:: Requirements ::
Reproduce the full listing that appears beneath this instruction exactly.

:: Supplied material ::

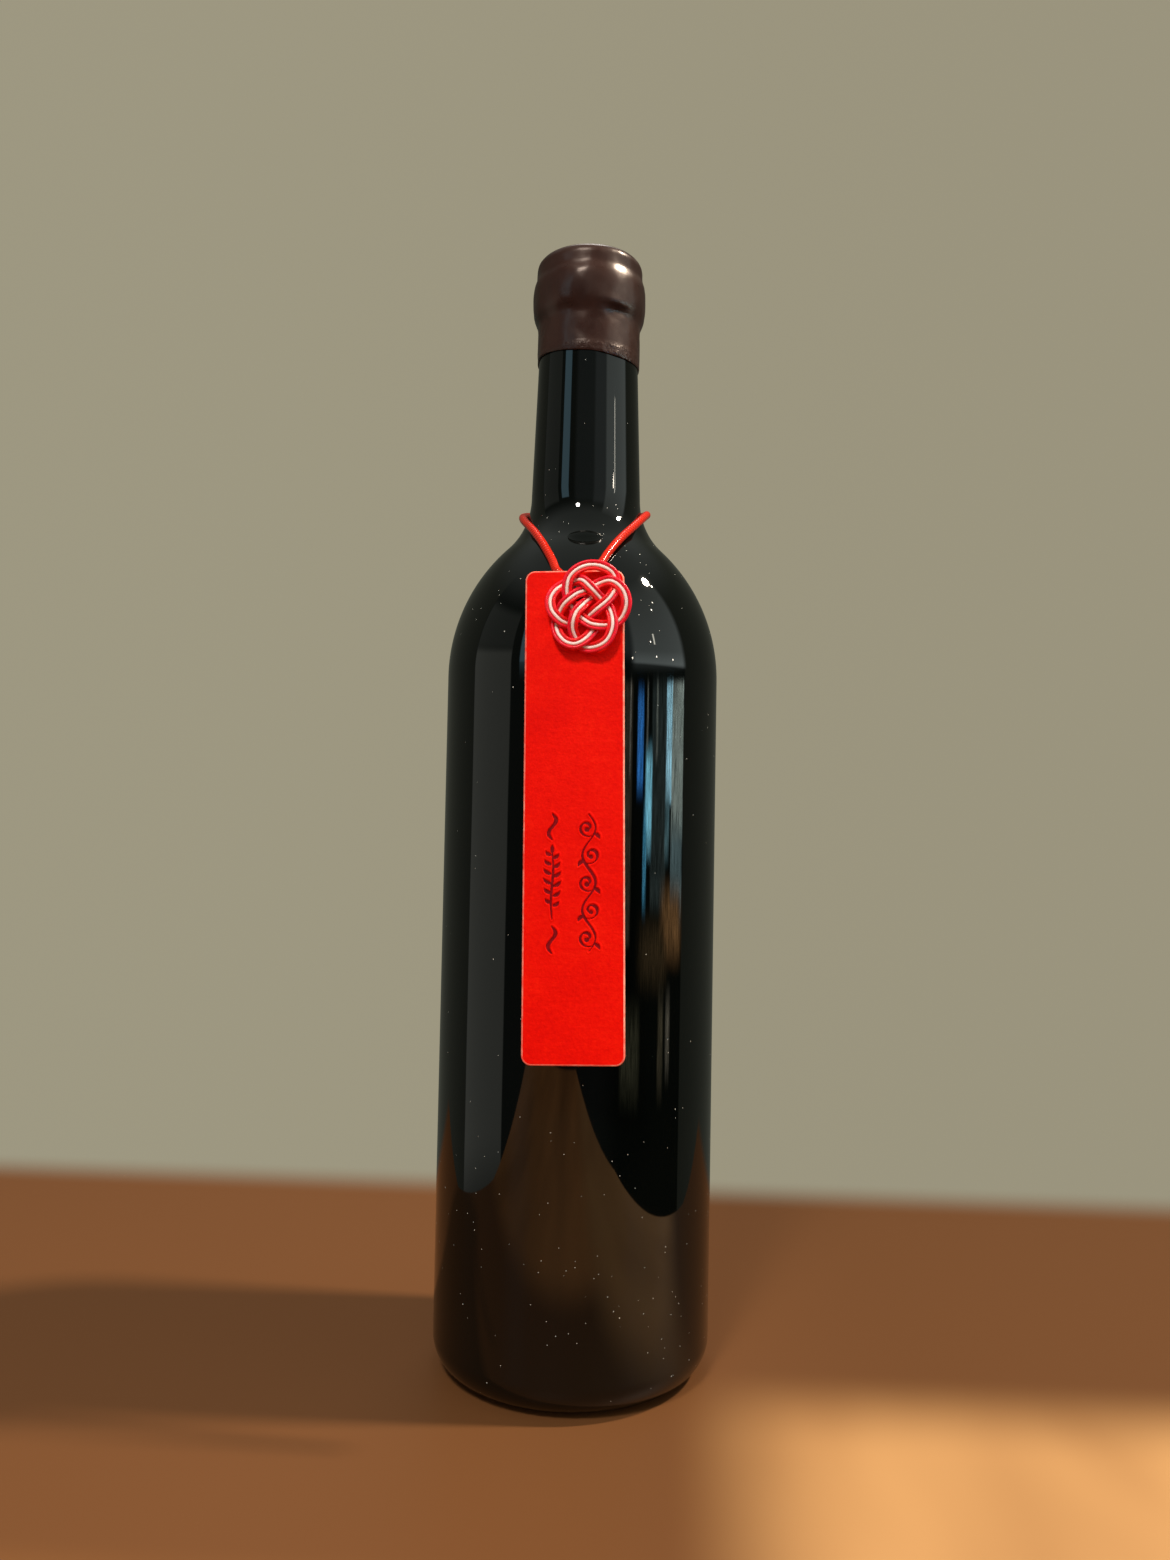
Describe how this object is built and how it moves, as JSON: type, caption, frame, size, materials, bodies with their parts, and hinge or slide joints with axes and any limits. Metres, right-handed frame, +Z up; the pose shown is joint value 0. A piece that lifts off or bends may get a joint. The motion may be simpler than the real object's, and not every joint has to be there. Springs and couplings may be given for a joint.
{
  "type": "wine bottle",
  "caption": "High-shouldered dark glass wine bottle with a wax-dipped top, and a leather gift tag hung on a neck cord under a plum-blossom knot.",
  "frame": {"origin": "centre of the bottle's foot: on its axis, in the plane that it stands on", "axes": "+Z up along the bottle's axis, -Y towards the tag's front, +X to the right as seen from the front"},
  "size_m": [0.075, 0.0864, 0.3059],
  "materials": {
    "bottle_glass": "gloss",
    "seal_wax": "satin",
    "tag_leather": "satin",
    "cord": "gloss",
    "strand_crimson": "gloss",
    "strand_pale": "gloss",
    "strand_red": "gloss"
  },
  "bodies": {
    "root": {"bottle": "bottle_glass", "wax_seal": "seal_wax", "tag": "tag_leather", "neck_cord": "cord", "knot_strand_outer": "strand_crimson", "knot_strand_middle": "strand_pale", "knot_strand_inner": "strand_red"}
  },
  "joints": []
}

:: Solution to this exercise ::
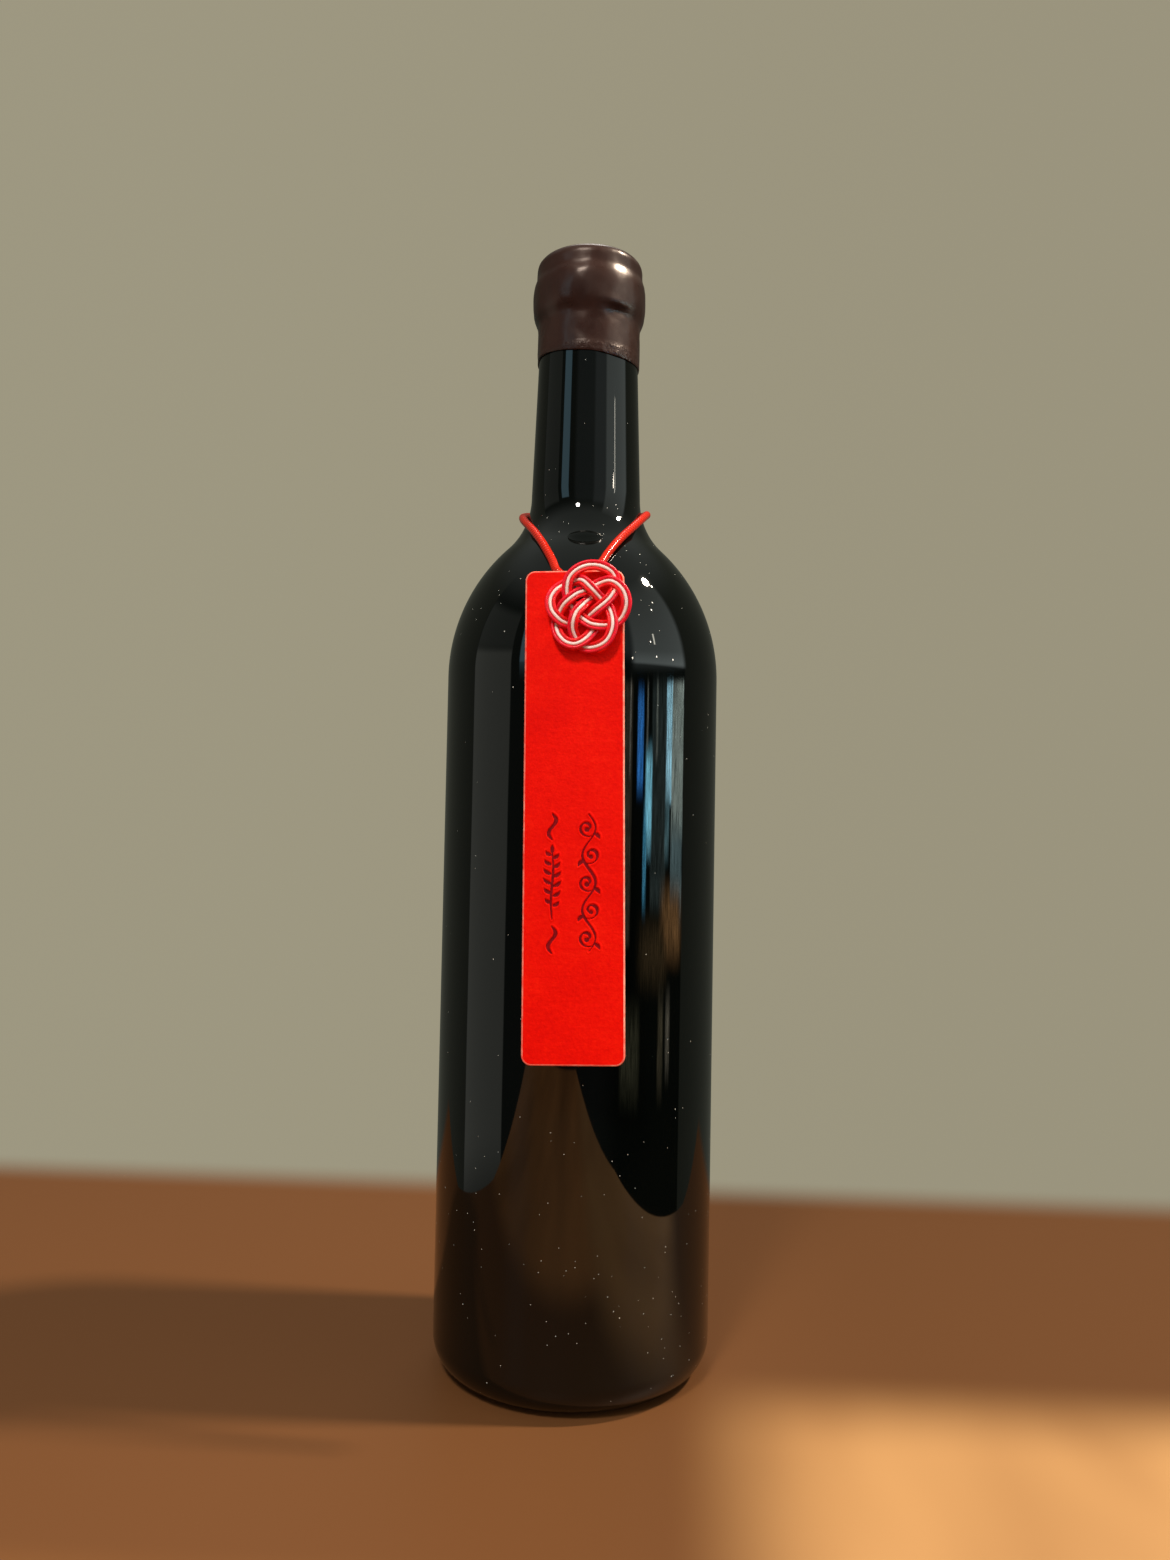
Describe how this object is built and how it moves, as JSON: type, caption, frame, size, materials, bodies with their parts, and hinge or slide joints with axes and any limits. Metres, right-handed frame, +Z up; the pose shown is joint value 0. A piece that lifts off or bends may get a joint. The motion may be simpler than the real object's, and not every joint has to be there. Springs and couplings may be given for a joint.
{
  "type": "wine bottle",
  "caption": "High-shouldered dark glass wine bottle with a wax-dipped top, and a leather gift tag hung on a neck cord under a plum-blossom knot.",
  "frame": {"origin": "centre of the bottle's foot: on its axis, in the plane that it stands on", "axes": "+Z up along the bottle's axis, -Y towards the tag's front, +X to the right as seen from the front"},
  "size_m": [0.075, 0.0864, 0.3059],
  "materials": {
    "bottle_glass": "gloss",
    "seal_wax": "satin",
    "tag_leather": "satin",
    "cord": "gloss",
    "strand_crimson": "gloss",
    "strand_pale": "gloss",
    "strand_red": "gloss"
  },
  "bodies": {
    "root": {"bottle": "bottle_glass", "wax_seal": "seal_wax", "tag": "tag_leather", "neck_cord": "cord", "knot_strand_outer": "strand_crimson", "knot_strand_middle": "strand_pale", "knot_strand_inner": "strand_red"}
  },
  "joints": []
}